▶ _WHAT THE TASK ASKS_
Select every line holding the word "manifold" and copy it.
++++ LISTED ENTRIES
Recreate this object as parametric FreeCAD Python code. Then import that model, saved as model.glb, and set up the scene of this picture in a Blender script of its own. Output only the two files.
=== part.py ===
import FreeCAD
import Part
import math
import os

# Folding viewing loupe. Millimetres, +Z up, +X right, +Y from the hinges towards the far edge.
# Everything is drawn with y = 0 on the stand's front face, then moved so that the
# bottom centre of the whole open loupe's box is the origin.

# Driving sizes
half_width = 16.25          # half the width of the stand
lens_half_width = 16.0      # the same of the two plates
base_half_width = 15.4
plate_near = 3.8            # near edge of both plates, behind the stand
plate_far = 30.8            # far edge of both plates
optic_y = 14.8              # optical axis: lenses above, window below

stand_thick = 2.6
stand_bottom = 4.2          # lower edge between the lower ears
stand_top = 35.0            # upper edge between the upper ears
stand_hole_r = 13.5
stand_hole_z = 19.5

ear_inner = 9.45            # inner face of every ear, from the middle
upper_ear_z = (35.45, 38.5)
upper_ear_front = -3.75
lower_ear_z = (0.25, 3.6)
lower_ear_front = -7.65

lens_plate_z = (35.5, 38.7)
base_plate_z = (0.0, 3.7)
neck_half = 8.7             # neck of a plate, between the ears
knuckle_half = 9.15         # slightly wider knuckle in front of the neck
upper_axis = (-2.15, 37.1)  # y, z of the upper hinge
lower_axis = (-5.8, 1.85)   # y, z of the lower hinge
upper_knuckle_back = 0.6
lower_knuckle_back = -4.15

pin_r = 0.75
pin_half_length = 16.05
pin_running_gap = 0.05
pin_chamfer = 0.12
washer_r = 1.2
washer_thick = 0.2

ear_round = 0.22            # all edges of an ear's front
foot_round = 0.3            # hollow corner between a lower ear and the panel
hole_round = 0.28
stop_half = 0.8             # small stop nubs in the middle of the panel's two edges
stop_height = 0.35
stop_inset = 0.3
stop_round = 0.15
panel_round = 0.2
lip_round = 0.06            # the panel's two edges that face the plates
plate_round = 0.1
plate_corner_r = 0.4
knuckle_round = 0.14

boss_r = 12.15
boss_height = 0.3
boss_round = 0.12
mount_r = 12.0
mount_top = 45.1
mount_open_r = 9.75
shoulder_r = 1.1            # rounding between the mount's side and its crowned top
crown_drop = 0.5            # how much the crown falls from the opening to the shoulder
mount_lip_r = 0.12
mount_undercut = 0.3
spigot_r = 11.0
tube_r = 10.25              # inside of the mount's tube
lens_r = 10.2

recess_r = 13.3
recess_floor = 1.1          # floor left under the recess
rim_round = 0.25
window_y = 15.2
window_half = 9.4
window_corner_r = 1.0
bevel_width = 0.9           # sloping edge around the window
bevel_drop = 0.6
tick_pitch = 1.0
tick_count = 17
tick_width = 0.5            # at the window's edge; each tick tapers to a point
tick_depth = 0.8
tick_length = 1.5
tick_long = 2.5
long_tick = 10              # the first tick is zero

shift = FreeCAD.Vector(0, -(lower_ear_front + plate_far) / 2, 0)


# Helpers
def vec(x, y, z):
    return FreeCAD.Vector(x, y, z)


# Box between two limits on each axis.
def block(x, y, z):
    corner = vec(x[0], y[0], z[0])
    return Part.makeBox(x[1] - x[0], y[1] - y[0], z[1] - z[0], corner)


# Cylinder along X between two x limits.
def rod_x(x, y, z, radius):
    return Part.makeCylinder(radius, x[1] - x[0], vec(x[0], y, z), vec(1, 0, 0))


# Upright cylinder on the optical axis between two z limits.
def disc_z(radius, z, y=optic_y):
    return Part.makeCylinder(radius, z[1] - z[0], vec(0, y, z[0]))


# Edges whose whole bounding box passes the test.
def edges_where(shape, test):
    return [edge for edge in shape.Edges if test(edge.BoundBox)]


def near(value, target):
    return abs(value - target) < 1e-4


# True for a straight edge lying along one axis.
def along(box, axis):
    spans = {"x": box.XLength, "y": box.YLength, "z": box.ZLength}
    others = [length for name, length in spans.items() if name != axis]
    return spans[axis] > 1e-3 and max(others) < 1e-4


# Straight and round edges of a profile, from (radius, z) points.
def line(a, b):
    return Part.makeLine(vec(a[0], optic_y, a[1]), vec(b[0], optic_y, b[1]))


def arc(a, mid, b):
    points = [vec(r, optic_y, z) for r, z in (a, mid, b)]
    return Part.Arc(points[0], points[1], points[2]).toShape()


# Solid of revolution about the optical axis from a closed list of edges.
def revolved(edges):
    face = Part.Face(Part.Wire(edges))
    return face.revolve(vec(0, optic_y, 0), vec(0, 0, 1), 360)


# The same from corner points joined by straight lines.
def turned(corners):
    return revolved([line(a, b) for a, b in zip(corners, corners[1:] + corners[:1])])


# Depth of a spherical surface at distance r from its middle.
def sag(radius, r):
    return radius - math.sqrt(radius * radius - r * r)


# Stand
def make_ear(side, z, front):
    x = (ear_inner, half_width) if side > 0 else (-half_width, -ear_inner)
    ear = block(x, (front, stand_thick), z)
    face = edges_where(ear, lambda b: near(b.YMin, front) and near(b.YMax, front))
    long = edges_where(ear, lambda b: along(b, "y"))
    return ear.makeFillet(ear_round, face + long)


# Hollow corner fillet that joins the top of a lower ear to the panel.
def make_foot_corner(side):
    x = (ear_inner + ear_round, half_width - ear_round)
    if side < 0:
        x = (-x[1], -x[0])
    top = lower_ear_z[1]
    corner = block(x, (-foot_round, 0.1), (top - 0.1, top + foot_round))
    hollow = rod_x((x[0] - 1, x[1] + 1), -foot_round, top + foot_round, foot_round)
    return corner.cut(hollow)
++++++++
++++ LISTED ENTRIES
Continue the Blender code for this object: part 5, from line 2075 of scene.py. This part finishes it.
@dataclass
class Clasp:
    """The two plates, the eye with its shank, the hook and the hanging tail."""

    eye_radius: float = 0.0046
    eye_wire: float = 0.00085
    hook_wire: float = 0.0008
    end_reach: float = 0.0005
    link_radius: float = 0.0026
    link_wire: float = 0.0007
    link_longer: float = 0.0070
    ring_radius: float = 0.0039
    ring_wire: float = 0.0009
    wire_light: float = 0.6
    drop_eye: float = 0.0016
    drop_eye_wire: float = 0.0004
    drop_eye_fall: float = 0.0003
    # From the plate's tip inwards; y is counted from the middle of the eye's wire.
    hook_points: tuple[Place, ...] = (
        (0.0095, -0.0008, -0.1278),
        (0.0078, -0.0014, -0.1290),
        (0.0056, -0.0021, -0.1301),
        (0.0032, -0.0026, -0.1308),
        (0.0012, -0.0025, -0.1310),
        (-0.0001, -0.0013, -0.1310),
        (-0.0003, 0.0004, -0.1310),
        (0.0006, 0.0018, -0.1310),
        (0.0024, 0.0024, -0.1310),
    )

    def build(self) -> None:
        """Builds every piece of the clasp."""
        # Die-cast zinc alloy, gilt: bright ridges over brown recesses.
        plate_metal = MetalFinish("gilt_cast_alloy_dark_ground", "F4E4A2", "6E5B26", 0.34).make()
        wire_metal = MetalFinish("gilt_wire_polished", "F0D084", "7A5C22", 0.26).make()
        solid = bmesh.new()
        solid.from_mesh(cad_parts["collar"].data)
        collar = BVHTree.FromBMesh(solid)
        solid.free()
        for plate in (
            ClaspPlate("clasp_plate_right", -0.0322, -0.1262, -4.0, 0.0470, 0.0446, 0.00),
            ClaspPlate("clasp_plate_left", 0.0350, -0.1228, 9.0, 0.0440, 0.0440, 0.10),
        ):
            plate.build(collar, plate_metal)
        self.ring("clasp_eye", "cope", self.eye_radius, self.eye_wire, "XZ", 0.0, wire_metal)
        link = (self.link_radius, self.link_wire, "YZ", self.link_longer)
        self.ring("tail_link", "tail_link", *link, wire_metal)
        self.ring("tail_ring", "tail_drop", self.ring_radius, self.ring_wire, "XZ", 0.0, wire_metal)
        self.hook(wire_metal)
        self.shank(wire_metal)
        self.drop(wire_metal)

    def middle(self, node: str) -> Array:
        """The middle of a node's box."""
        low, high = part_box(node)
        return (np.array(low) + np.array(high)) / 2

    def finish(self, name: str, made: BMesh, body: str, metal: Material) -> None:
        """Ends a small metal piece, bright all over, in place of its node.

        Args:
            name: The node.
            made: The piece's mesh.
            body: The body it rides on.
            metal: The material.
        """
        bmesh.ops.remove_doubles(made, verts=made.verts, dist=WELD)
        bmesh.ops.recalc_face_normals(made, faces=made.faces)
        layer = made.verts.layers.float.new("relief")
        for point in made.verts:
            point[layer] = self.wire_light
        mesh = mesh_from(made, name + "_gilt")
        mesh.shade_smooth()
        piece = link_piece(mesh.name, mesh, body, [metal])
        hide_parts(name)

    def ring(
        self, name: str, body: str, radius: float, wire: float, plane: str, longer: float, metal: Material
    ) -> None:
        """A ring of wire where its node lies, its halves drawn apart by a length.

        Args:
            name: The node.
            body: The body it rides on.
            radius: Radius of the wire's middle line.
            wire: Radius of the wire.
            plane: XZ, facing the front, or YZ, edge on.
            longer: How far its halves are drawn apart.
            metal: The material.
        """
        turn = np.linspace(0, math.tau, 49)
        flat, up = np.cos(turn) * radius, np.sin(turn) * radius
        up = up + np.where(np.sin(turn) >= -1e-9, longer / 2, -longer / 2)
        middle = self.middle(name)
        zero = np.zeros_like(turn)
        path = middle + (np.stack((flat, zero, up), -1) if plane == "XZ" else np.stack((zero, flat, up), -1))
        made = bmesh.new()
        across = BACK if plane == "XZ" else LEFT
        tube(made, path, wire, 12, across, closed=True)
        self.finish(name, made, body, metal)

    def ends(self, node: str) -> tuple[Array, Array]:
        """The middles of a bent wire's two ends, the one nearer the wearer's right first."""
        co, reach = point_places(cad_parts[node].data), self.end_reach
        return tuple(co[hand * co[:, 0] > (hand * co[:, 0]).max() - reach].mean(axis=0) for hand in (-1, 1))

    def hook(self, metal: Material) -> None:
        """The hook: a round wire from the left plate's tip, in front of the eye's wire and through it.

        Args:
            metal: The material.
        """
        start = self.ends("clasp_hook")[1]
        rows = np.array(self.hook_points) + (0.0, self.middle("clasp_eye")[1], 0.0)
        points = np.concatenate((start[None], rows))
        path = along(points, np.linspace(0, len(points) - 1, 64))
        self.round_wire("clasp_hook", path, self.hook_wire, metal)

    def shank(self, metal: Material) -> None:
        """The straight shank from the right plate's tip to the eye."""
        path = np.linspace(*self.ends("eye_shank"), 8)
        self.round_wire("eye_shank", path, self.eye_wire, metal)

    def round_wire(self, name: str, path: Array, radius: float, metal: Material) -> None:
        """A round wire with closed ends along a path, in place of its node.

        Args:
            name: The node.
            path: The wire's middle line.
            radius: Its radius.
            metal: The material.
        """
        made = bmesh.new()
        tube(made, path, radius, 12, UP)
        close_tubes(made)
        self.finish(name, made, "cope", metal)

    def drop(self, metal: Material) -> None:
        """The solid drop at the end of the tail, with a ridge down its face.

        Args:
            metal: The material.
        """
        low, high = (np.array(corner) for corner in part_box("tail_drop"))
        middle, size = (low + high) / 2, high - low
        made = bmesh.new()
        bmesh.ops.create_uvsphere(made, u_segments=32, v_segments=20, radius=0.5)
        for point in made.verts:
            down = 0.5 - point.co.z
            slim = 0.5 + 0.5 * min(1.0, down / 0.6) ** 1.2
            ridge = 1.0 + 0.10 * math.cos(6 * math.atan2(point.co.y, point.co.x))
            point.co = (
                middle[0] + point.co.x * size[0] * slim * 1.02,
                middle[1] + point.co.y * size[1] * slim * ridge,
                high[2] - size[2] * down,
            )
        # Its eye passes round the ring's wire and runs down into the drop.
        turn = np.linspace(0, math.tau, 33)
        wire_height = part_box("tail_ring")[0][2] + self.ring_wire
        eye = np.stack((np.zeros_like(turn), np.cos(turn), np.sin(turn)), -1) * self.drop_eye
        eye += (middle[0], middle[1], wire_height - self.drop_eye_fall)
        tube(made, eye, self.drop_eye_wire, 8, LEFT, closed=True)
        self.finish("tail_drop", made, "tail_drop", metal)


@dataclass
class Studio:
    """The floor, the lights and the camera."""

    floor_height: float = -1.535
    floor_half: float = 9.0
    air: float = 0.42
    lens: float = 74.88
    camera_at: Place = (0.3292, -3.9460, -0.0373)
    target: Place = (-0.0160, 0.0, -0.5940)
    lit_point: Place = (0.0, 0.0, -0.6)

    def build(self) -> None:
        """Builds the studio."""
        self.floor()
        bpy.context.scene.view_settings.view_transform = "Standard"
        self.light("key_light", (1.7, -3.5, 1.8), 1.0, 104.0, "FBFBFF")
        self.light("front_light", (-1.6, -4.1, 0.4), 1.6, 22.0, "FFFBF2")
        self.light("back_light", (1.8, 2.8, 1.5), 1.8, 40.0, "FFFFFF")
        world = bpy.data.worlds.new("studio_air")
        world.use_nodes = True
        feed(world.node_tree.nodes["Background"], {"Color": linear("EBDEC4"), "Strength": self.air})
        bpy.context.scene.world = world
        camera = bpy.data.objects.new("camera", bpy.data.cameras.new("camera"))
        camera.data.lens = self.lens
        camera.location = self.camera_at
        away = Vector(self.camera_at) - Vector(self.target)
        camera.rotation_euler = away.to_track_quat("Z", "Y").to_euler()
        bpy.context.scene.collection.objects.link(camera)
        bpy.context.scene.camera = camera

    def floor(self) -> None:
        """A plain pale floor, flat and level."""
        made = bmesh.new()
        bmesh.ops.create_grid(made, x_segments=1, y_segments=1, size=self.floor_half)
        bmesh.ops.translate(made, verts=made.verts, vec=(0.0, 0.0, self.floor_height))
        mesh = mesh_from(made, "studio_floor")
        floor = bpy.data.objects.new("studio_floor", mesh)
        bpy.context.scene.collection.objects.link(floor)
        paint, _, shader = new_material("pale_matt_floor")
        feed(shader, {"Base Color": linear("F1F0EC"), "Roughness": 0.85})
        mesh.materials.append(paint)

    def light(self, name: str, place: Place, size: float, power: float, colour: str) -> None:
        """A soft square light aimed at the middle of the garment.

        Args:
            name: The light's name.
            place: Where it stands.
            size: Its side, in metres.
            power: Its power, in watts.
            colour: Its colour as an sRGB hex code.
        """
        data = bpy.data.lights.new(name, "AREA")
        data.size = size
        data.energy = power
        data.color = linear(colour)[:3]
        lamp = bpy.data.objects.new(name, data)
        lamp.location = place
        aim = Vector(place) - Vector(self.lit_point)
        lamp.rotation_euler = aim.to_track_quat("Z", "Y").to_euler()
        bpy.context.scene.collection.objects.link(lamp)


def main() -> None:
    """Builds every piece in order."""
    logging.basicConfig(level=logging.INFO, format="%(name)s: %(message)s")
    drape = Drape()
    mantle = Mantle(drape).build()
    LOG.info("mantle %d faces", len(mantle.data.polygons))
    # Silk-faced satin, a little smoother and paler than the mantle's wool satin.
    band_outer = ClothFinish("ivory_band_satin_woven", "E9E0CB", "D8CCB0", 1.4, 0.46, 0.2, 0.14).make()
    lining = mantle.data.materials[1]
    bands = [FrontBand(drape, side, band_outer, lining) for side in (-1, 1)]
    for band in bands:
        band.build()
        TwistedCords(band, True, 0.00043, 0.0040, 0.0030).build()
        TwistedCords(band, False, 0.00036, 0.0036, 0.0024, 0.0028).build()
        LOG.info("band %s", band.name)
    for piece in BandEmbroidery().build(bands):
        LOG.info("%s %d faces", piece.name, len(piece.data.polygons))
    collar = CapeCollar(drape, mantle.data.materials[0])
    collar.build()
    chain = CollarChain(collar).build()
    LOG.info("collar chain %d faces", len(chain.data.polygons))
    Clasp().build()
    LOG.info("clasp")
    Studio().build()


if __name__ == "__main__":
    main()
++++++++
++++ LISTED ENTRIES
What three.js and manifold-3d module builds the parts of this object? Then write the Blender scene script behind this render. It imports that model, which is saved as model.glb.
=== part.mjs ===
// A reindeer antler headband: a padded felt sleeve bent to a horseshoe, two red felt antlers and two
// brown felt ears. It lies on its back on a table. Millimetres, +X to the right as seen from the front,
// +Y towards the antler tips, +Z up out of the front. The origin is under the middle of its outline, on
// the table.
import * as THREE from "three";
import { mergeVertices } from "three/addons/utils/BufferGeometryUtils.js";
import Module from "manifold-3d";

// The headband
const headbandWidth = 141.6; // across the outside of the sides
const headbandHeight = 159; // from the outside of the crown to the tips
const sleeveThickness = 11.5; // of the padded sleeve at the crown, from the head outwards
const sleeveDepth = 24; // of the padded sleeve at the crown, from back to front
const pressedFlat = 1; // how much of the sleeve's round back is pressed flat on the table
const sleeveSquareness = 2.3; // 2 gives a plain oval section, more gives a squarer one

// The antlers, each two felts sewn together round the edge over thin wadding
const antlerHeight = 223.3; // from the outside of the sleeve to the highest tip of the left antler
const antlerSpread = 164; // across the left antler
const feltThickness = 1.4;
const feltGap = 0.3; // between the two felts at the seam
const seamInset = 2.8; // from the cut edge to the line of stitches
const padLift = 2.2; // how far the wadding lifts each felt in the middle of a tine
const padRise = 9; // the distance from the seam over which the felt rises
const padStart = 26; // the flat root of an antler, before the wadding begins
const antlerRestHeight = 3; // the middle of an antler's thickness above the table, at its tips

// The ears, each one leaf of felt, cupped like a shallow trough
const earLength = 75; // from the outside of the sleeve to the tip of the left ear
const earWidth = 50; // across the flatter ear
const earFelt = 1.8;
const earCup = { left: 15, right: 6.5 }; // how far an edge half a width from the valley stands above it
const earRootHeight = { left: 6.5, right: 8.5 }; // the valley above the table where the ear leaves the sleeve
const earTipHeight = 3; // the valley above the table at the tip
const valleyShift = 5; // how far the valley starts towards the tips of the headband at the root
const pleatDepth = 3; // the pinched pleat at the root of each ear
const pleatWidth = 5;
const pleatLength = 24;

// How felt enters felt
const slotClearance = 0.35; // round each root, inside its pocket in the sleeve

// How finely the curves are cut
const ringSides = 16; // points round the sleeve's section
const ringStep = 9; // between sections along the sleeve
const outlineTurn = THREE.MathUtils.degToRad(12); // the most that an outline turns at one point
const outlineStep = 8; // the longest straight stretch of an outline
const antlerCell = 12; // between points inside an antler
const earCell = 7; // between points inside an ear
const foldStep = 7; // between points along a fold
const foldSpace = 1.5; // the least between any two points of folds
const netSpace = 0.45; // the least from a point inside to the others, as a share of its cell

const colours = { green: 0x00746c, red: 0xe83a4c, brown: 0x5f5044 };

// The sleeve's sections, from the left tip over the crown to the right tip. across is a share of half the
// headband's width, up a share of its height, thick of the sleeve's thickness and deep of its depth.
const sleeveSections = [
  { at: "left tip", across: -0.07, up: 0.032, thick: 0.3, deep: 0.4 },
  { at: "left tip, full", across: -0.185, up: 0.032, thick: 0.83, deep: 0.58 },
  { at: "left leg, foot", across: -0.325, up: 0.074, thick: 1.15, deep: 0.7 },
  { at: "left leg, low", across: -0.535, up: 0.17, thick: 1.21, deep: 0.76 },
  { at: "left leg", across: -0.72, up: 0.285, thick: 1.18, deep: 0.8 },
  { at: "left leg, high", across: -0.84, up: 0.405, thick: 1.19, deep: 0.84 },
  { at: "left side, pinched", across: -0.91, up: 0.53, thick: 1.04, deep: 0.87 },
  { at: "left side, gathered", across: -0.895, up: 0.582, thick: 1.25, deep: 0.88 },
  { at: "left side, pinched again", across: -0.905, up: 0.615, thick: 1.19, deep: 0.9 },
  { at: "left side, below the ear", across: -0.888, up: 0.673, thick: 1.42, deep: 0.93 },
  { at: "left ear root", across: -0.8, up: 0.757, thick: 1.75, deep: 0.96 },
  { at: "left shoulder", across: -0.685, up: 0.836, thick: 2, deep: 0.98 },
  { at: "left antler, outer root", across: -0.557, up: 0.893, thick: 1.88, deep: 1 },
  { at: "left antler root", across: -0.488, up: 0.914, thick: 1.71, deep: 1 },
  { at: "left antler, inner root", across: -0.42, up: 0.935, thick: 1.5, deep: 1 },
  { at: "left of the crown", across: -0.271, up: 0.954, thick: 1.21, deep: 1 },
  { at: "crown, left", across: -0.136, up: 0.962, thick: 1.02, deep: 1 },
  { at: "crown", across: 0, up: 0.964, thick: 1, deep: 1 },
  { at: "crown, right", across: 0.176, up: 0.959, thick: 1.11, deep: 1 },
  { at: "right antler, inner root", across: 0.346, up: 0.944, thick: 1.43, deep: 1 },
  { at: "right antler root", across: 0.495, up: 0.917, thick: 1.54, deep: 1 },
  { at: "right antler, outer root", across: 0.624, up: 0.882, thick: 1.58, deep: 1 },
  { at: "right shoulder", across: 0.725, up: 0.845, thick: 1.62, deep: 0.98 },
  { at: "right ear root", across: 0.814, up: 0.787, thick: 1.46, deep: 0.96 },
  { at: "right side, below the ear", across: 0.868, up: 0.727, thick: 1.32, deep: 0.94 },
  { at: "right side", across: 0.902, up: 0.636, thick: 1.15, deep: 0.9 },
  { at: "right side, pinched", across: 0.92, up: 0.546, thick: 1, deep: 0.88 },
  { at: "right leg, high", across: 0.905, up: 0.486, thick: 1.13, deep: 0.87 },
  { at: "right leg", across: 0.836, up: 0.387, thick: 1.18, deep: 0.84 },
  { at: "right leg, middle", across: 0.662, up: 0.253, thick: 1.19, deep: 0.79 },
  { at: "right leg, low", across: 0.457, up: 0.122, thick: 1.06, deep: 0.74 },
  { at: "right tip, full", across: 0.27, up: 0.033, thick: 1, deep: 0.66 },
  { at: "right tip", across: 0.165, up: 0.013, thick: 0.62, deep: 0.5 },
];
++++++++
▶ _REPLY TO THE TASK_
What three.js and manifold-3d module builds the parts of this object? Then write the Blender scene script behind this render. It imports that model, which is saved as model.glb.
import Module from "manifold-3d";